I have a dell 926 printer. I just replaced the ink cartidges in the printer and received this 1203 code. I cannot print at all. I took the cartidges out and cleaned them and still not working. I disconnected the printer and then plugged it back in , still not working. any suggestions.Thanks


----------



## arknorth (Oct 17, 2007)

Were these OEM cartridges or remanufactured?

Have you tried putting the old ones in just to see if that clears the message?

According to many posts on the Dell forums, 1203 refers to an overflowing cartridge - first check to see if these new carts are messy around their heads. Second, if they are, use a dampened napkin to clean them up. Third, if they set off the sensor inside the machine, you may have to take something like a Q-Tip, and with a flashlight, reach in and clean that wick-like device that runs back and forth over the print heads when the carts are installed.

The best option if the carts are being messy would be to swap them with new ones. If resently purchased from a store, just return them as damaged. If purchased through Dell, calling customer service will be your only option.

If these are refills/remanufactured carts, then they just might be flat out bad, or were overloaded. Lexmark/Dell carts are very sensitive to this issue.

A-N


----------



## GRACIE206 (Sep 4, 2007)

Hi, thanks for the infor. I did clean off the heads and the cartidges. I also replaced with the old cartidges and still did not work. These were Dell official cartidges, not reused. I will try returning and getting newer ones and try again. Do you think it may have anything more wrong with it than the cartidges? should I attempt to uninstall the printer and re-install? what is your opinion?.


----------



## arknorth (Oct 17, 2007)

Do NOT unistall! Uninstalling the printer won't fix the problem as its not a software issue. What I would recommend first would be to do a printer reset.

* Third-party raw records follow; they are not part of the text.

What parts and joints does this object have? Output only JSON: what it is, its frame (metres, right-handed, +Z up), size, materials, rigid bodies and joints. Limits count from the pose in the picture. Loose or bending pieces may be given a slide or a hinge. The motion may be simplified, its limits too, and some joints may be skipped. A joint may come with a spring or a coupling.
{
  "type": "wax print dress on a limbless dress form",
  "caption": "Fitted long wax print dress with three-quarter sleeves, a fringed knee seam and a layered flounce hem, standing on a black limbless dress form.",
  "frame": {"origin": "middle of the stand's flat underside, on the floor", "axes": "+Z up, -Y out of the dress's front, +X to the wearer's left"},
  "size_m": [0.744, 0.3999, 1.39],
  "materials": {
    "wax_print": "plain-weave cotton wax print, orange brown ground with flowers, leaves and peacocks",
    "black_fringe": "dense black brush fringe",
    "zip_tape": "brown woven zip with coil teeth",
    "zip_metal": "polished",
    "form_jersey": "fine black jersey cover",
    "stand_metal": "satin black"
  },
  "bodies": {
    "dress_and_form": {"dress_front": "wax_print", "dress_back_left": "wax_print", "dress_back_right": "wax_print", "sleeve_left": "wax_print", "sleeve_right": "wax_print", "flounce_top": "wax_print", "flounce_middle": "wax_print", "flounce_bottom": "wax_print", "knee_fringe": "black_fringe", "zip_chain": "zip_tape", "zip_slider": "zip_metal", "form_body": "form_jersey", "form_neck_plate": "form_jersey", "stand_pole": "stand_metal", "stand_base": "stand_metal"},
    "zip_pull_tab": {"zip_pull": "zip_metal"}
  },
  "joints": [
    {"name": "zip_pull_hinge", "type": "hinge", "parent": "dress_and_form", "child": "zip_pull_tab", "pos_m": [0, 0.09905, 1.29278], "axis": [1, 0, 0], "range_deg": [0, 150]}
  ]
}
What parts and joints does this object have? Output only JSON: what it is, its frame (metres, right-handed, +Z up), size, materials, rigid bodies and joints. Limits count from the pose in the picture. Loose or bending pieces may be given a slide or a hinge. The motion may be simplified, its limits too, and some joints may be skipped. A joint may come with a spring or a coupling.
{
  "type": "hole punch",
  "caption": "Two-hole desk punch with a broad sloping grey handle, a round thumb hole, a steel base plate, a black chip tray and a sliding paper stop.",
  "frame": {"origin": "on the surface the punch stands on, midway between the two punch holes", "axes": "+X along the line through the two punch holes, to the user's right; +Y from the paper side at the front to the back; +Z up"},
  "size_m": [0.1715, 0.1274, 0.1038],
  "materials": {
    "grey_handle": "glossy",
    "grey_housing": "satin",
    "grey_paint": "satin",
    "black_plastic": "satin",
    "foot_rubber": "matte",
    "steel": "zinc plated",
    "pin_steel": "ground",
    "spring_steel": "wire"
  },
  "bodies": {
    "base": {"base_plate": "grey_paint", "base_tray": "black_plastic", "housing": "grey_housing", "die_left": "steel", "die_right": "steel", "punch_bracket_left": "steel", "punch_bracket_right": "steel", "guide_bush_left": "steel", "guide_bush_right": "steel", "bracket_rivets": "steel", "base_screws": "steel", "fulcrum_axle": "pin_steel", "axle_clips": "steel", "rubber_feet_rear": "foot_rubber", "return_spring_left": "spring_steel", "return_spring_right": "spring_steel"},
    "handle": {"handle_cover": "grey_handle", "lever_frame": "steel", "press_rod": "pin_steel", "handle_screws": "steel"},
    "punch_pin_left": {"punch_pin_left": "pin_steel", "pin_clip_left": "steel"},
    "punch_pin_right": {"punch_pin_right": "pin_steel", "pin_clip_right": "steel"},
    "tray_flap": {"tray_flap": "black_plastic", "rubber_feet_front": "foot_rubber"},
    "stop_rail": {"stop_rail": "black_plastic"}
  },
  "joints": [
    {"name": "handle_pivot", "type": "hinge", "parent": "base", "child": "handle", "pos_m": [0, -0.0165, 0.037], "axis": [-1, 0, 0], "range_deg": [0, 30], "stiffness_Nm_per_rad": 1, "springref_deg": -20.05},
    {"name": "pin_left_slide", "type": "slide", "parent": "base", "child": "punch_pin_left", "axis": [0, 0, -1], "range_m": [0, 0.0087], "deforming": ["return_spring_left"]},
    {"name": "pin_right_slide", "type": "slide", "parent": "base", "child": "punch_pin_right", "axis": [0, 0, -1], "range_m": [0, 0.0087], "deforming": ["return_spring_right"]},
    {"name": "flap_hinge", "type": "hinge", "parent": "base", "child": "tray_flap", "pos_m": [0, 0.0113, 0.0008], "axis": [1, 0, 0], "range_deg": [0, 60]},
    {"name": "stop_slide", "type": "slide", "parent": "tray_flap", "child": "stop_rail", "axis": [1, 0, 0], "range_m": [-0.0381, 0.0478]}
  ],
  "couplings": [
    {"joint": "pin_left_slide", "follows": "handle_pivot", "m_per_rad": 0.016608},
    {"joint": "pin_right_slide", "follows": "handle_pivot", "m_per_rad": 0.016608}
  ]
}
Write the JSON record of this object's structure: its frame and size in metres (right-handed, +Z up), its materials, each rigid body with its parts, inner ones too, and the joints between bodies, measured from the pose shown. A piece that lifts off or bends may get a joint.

First, with the carts removed, unplug the printer from the wall, then press the power button. This will discharge all circuits in the printer. Plug the unit back in and power it up. See if the code goes away. If it does, move to the next step.

Second, try installing the old carts again. If the system sees them as old carts again, then the system did a successful reset. Remove the old carts.

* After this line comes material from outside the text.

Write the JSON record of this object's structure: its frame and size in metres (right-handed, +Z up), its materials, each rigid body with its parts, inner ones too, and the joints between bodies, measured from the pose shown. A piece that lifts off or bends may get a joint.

Third, wet the contacts (those spots on the front) on the carts and install them WET. See if they now reconnect.

A-N


----------



## GRACIE206 (Sep 4, 2007)

Hi, thanks for your help with this problem with the 1203. I have tried to do the things you suggested with little forward movement. The unplugging of the printer and then pushing the power button did work for about 5 minutes. It then did a printer alignment and appeared to be fine. It printed off a printer alignment page and appered ok. The moment we went to print the printer changed to the code 1203 again on the display on the printer. I tried wetting the contacts too, no go. I replaced the printer with the old cartidges too, no go...

any ideas, I'm running low on time and patience with this printer...
thanks for any more help, Marie


----------



## arknorth (Oct 17, 2007)

Well, as you noted, it began to work for a moment, then failed again - that's still a cartridge error.

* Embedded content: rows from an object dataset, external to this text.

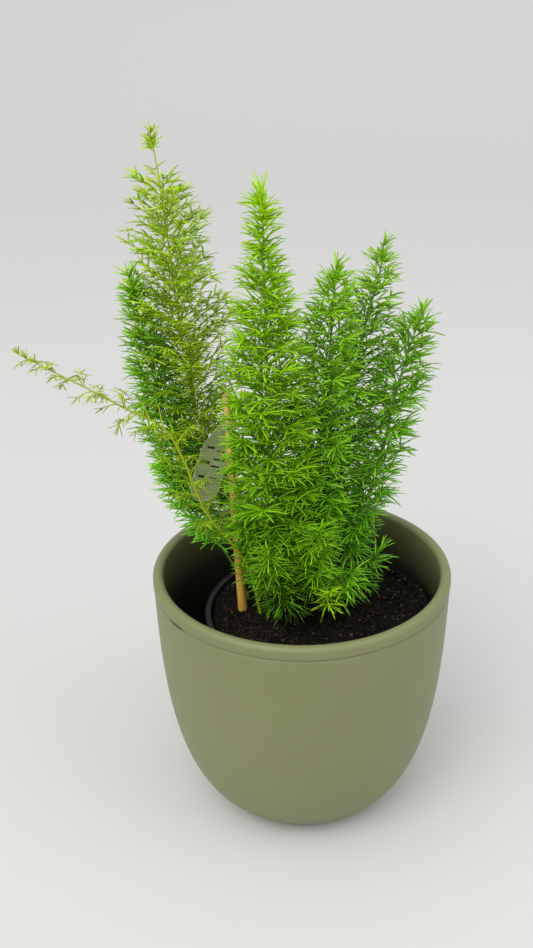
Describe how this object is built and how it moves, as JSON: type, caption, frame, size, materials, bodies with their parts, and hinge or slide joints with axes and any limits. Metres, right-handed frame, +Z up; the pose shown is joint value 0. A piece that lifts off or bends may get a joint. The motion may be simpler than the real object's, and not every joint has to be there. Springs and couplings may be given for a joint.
{
  "type": "potted asparagus fern",
  "caption": "Young foxtail fern with feathery needle-leaved stems, growing in a nursery pot inside a round sage green ceramic cachepot, with a support cane and a blank tag.",
  "frame": {"origin": "centre of the cachepot's flat underside", "axes": "+Z up along the cachepot's axis, +X to the right as seen from the front, and -Y towards the viewer"},
  "size_m": [0.202, 0.15, 0.338],
  "materials": {
    "sage_ceramic": "matte",
    "black_plastic": "matte",
    "potting_mix": "matte",
    "cane_wood": "matte",
    "label_plastic": "satin",
    "foliage_yellow_green": "satin",
    "foliage_bright_green": "satin",
    "foliage_mid_green": "satin",
    "foliage_dark_green": "satin",
    "foliage_lime": "satin"
  },
  "bodies": {
    "root": {"cachepot": "sage_ceramic", "nursery_pot": "black_plastic", "soil": "potting_mix", "cane": "cane_wood", "plant_label": "label_plastic", "frond_tall_back": "foliage_yellow_green", "frond_arching": "foliage_yellow_green", "frond_centre": "foliage_bright_green", "shoot_front_left": "foliage_bright_green", "shoot_front_centre": "foliage_bright_green", "frond_right_inner": "foliage_mid_green", "frond_right_tall": "foliage_mid_green", "shoot_front_low": "foliage_mid_green", "shoot_front_right": "foliage_mid_green", "frond_dark_left": "foliage_dark_green", "frond_dark_low": "foliage_dark_green", "frond_right_outer": "foliage_dark_green", "shoot_right_low": "foliage_dark_green", "shoot_lime": "foliage_lime"}
  },
  "joints": []
}
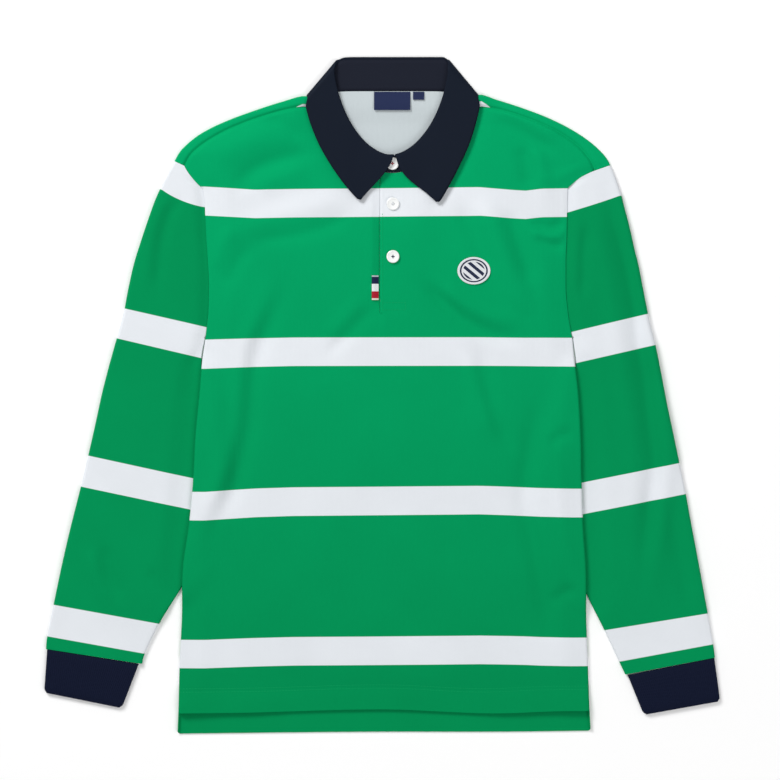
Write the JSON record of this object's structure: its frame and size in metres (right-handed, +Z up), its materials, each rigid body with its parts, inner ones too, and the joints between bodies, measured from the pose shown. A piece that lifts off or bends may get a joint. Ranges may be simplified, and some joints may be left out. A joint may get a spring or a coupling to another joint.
{
  "type": "polo shirt, long-sleeved, laid flat",
  "caption": "Long-sleeved green polo shirt with white stripes and a navy collar and cuffs, buttoned and laid flat on its back.",
  "frame": {"origin": "centre of the underside of the overall box, on the table that the shirt lies on", "axes": "+Z up from the table, +Y towards the collar, +X towards the wearer's left sleeve"},
  "size_m": [0.7627, 0.7644, 0.0088],
  "materials": {
    "green_jersey": "matt knit, the ground colour of the body and the sleeves",
    "white_jersey": "matt knit, the stripes across the body and the sleeves",
    "navy_twill": "matt, smooth",
    "navy_rib": "matt, fine rib",
    "navy_label": "woven satin",
    "white_button": "semi-gloss",
    "woven_tape": "woven",
    "embroidered_patch": "embroidered"
  },
  "bodies": {
    "root": {"front": "green_jersey", "back": "green_jersey", "sleeve_left": "green_jersey", "sleeve_right": "green_jersey", "cuff_left": "navy_rib", "cuff_right": "navy_rib", "collar_leaf": "navy_twill", "collar_band": "navy_twill", "placket_upper": "green_jersey", "placket_under": "green_jersey", "button_1": "white_button", "button_2": "white_button", "button_3": "white_button", "flag_tab": "woven_tape", "badge": "embroidered_patch", "neck_label": "navy_label", "size_tab": "navy_label"}
  },
  "joints": []
}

When you had them out, did you look into the carriage where they seat to make sure that the contacts that they link to are clean as well? It is important that they be cleaned as well.

The trick is to get them wet (preferably with Fantastik or 409 - NOT WINDEX - you need a grease cutter) and LEAVE THEM WET when you reinstall the carts.

Lexmark carts are notorious for being sensitive towards these sort of things (yes, Lexmark - that's what your Dell is, though with Dell specific carts in it).

A-N


----------



## GRACIE206 (Sep 4, 2007)

Hi, I cleaned the cartiges and the printer connection with 409, removed some ink, but still not working, same error 1203. giving up, thanks, for all your help. Marie


----------